Cygnus Olor …with night passing nearby and having moved I find your breathing standing by the side of a road I don’t know with swan feathers sewn into your second skin and then when you turn it’s not night and your rolling alone empty annoyed rolling and second to none you feel a second and recoil in sleep what now is a diving breath taken assenting deeper amongst the perfect night and I recoil myself half asleep I sweep my half of me on you and for a moment feel a slight great vitality and retreat into what might be better ways and each time cry without noticing each time I don’t notice that the inexistence is only half of the noneness and your completeness that hits the swaness is gracing me with kindness with only the very innate kind of attention that anyone with anything that seems to be living can but not feel in the half of it all the all of it.
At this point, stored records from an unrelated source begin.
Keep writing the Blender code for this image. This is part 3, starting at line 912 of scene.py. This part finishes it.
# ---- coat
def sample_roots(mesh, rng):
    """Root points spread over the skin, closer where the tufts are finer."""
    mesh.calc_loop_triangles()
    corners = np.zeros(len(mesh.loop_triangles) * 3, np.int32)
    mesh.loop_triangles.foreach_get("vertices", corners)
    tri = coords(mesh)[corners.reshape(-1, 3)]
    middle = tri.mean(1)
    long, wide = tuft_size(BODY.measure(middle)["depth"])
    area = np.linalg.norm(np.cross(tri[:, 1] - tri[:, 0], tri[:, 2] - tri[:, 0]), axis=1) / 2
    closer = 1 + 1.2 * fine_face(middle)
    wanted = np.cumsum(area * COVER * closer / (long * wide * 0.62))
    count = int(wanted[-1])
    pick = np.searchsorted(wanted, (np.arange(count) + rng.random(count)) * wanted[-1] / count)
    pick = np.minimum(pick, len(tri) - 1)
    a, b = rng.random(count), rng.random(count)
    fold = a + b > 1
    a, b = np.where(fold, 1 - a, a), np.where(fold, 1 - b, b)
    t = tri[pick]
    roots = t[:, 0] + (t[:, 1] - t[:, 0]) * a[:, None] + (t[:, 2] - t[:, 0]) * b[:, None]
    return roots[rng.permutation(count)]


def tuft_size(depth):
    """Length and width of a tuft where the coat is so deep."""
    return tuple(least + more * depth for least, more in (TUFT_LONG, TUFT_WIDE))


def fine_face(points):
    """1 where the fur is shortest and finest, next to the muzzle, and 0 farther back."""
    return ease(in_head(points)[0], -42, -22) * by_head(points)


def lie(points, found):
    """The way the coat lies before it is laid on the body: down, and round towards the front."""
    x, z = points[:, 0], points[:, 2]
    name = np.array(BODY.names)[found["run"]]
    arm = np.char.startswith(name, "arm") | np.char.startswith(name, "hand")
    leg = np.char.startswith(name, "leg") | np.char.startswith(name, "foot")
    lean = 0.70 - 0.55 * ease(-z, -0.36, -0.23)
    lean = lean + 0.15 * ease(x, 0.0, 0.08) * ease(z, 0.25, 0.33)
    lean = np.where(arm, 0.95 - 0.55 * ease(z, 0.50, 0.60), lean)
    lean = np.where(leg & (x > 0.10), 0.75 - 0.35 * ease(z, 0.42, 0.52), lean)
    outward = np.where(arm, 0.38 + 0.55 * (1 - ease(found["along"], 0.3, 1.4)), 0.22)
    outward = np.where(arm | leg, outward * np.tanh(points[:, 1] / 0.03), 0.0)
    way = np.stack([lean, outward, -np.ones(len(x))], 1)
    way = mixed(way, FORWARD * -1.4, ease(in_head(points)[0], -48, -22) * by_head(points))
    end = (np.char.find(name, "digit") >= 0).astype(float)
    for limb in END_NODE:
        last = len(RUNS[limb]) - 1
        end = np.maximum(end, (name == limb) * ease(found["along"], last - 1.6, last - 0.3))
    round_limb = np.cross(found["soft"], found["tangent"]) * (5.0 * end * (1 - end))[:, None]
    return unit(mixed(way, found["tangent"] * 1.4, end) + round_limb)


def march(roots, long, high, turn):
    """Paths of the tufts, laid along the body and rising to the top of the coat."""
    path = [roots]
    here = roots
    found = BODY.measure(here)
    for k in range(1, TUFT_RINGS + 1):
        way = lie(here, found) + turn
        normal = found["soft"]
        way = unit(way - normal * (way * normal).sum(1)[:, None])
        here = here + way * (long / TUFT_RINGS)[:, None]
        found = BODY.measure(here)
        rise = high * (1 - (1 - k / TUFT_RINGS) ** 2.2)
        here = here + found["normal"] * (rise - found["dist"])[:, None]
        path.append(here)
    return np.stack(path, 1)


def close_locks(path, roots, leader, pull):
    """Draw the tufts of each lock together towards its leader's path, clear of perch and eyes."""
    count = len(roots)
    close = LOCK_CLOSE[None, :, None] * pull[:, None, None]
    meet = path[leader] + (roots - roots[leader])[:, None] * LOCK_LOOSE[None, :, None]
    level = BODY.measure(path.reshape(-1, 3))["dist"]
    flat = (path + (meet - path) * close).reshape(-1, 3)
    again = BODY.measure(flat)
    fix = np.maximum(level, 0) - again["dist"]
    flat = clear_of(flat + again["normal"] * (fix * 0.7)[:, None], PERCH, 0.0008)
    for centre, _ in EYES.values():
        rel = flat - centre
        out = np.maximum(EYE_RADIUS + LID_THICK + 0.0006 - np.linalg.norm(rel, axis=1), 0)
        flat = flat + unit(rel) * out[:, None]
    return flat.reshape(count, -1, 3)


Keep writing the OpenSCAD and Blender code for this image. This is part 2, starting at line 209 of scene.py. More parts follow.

An Ode to Fortum A neurotic frontal gale again. Damp grey lichen clinging to granite ligaments and trees swing intraorbitally in darkness. Rolling with no palpebrae, upwards, Exposing cranial roots, grinding wood and stone even the evergreen are temporary. We sit inside, candles lit, eating riborio rice. Impotent with no electricity, swaddled in glass wool, We are kaput, dehydrating, on a DIY Sunday. I lie fasciata under synthetic covers wanting Not to sway, popping skin on keys: Imagining what Zygotes could be tomorrow. Back in the dark ages, I feel happy we will start talking to the neighbours,
Free of current, unitied in our struggle without power. Having stored all our useful information in vunerable archives, and consumed too much aluminium we will soon forget what the future was. Intraorbitably kaput we will begin to share, Become zygotes all over again. I only have a few minutes left before my computer will definitively sleep And I just wanted to mention that I always admired your zygomi, Perhaps obsessively, and I admired how your face seemed like a sorriso even when resting. Now as I shut down I will be left wondering if labile has something to do with laziness or lips with lapids, and then probably fall asleep.